My wrapper lib looks like:

mylib.h

#ifndef mylib_h__
#define mylib_h__
extern void read_sensor();
#endif

mylib.c

#include "mylib.h"
#include <wiringPi.h> 

void read_sensor() {
    //here is the first call on the wiringPi lib
    if (wiringPiSetup() == -1)
        exit(1);

    ...
}

then i use gcc to compile my library:

gcc -Wall -Werror -fPIC -c mylib.c
gcc -shared -o libmylib.so mylib.o -lwiringPi
cp libmylib.so /usr/lib/

Hint: In case of a normal C program consumption of this library everything works fine.
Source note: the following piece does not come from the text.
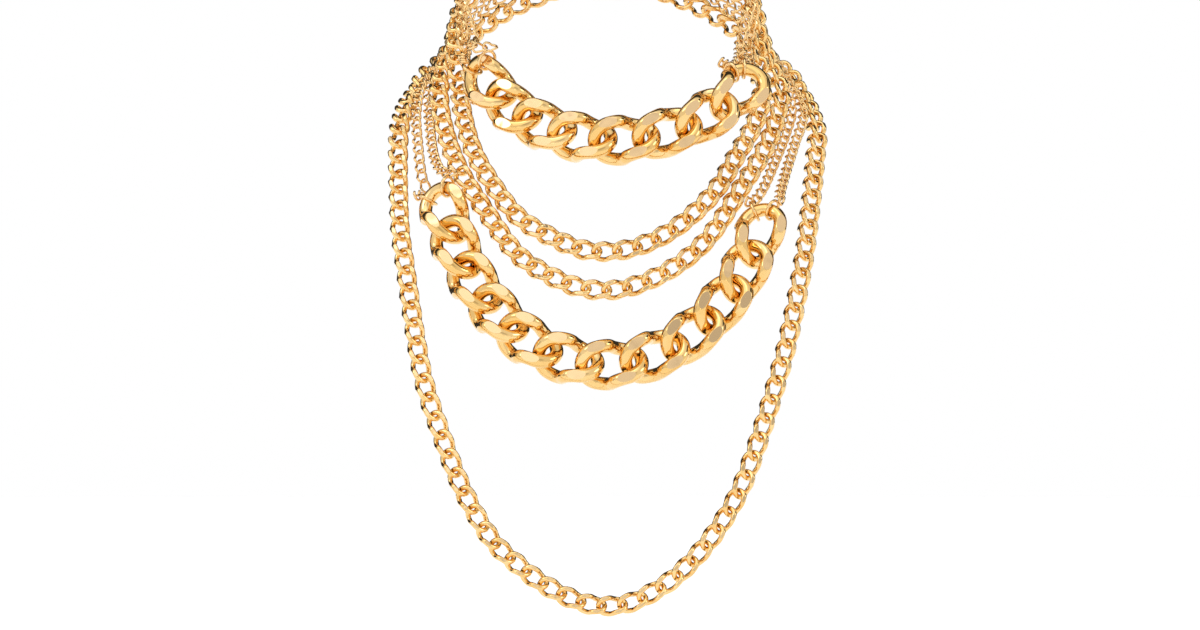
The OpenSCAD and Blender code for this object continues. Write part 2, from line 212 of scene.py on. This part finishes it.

Now there‘s my C# program which use PInvoke to call read_sensor() from this library:

Program.cs

class Program 
{
    [DllImport("wiringPi")]
    static extern int wiringPiSetup();

    [DllImport("mylib")]
    static extern void read_sensor();

    static void Main(string[] args)
    {
        wiringPiSetup();
        read_sensor();
    }
}

This program is compiled with the following arguments:

dontet publish -r linux-arm

and copied to my Raspberry-Pi.

Now i execute this C# program and the following error is thrown:

./my-program-name: symbol lookup error: /usr/lib/libmylib.so: undefined symbol: wiringPiSetup

What‘s going wrong here?

My first thought was, my program didn‘t know the wiringPi library. So i added an export for this dll and called wiringPiSetup() for testing. Same result with or without this statement.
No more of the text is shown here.